Well, thanks a lot, Auguste!  I should note that despite the best efforts of the Confrérie des Tripaphages, there remain today fewer than six  hundred honest-to-God triperies in France.

So to hell with Escoffier.  Henri-Paul Pellaprat and his academy’s-worth of fellow chefs in L’Art Culinaire Français tell us that the tripe of Caën is “the glory of Norman cooking...famous throughout the world,” and I’m damned well going to make it at home.

Following Craig’s instructions, I’ve blanched my calf’s foot, and I’ve soaked my tripe.  Supposedly the latter was going to require several changes of water till it ran clear, but it was clear right away, very nice.

I laid the calf’s foot at the bottom of a heavy Dutch oven (Jean-Pierre Moullé said it would do just as well as his tripière), cut the tripe into two-inch squares, and layered those on top.  Then came a carrot, a peeled onion, a stalk of celery, a leek, and a bouquet garni (bay, thyme, parsley, a clove, peppercorns, a clove of garlic).  Salt, pepper.  I poured in water to cover—some recipes call for Norman hard cider, which would be lovely, but Craig said water and I was trying to stick to his gospel.  Finally, blanching a little myself, I blanketed the whole thing with beef fat.  I brought it to a boil on the stove and then stuck it in a 300º oven.  Because my pot was not hermetically sealed, I did top up the liquid a few times.

Twelve hours later I had one of the most god-awful-looking messes I had ever laid eyes on.

Well, onward.  The big thing at this point was to get rid of all that fat, most of which had now melted down to a glistening inch or more of hot grease sloshing around on top.  The easy way to degrease the dish—which Craig’s recipe never mentions—is to strain the liquid out and leave it in the fridge overnight.  You can then just pop that huge cap of fat right off. 

Meanwhile you need to hunt around in the remaining mess for the various bones and get rid of those.  Also the vegetables, some of which will have cooked so far down they won’t be easy to identify.

And here’s something really creepy.  The actual hoofs?  They’re gone.  They’ve dissolved.

Add some good aged Calvados to your liquid.  Craig says then to strain it back into the dish through the double thickness of cheesecloth, though it’s hard to see the point of that, given what you’re pouring it into looks like.  Taste, and adjust the seasoning.

“Serving piping hot,” writes Craig, “with boiled potatoes on the side.”  Most authorities counsel a white wine, though cider would be excellent.
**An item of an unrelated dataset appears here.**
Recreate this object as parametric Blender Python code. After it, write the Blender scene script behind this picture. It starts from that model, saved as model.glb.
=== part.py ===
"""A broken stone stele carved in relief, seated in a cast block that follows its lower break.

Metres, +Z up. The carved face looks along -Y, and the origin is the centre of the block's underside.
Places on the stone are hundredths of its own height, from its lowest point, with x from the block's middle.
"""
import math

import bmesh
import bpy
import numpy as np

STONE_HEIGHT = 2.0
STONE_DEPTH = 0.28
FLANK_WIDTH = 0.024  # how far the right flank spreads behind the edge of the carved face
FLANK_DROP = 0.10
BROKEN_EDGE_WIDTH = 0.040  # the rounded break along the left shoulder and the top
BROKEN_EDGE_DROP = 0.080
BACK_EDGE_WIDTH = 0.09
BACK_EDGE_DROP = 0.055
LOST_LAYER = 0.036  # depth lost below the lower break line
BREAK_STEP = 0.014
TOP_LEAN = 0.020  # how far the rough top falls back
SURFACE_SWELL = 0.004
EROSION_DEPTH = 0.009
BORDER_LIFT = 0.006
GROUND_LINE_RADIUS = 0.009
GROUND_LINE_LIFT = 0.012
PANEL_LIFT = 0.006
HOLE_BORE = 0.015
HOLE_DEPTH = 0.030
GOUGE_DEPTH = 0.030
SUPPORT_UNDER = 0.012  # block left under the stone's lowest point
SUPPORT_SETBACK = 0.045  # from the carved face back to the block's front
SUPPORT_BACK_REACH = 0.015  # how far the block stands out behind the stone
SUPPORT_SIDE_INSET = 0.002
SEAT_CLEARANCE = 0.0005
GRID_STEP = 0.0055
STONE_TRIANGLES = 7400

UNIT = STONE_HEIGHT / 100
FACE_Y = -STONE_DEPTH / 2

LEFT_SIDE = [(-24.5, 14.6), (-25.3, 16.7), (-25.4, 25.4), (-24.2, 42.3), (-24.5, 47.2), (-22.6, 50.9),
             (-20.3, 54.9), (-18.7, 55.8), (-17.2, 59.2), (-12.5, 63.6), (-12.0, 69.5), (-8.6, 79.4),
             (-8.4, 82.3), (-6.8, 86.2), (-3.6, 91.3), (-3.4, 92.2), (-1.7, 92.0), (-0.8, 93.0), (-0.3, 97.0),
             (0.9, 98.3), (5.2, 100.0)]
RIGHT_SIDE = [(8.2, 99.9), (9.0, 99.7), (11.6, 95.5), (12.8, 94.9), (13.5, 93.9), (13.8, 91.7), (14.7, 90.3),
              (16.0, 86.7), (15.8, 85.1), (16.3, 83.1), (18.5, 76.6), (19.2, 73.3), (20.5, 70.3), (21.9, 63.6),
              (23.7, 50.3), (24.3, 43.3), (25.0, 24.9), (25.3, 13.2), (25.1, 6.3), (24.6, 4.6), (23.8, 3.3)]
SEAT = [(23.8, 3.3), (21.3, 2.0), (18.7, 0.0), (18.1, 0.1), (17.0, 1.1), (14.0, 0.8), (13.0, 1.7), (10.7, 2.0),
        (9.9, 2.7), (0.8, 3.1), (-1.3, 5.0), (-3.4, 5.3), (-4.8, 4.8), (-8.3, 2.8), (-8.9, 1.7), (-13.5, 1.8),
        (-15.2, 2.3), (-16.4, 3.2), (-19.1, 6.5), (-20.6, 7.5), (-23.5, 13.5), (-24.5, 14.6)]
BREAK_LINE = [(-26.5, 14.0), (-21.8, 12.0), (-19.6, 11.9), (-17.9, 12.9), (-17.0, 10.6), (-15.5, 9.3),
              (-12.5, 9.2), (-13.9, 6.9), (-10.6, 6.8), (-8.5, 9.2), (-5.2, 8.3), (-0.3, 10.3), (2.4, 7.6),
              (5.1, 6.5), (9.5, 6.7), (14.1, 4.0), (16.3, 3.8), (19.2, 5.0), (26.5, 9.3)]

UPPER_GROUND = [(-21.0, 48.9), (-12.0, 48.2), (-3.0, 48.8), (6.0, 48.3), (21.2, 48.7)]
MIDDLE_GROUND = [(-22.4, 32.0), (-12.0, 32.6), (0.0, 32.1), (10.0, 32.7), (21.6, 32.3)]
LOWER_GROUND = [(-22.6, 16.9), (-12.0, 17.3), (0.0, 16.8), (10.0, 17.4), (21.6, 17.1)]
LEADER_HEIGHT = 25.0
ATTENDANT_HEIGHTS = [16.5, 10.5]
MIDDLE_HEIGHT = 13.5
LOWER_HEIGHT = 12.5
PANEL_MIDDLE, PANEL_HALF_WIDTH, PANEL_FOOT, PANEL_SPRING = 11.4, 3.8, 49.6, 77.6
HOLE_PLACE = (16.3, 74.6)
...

And, well, okay, let’s eat.  Boiled potatoes.  A bottle of Vouvray.  The tripe carefully degreased and re-hotted.  The calf’s foot has made the liquid unctuous indeed, but there’s still a lot of liquid, so a spoon comes in handy.

It’s very good.  Very good indeed.  But also a reminder that truly to appreciate a dish like this, to experience the deep-seated craving that brings citizens to form societies of devotion, you have to have grown up with a dish like Tripes à la Mode de Caën, or at least have eaten it many times.  If I were served my mother’s tuna-fish salad—heavily sweetened with pickle juice—for the first time now, at my age, I don’t know how I would take to it.  And do you remember your first raw oyster?

There are a good many reasons this dish is worth the work—one of them being how it links us through the centuries to our gastronomic forebears.  Another is that, strange though it may at first seem, it really does taste good; and in a way that nothing else does.

1 comment:

Anonymous said...

My first taste of this dish was in Bayeux, about 20 minutes west of Caen. At age 65. In 2014. Not having grown up with the flavor, I had no expectations. While others may prefer a white wine, I found that a ripe red from south France was just the ticket. Superb dish. And you forgot to mention the bread. Even after cleaning up all those boiled potatoes, bread is essential for wiping up that last bit of sauce. And thanks for not cutting up the onion. Most recipes today call for that, but from what I have learned, it is not traditional to do so.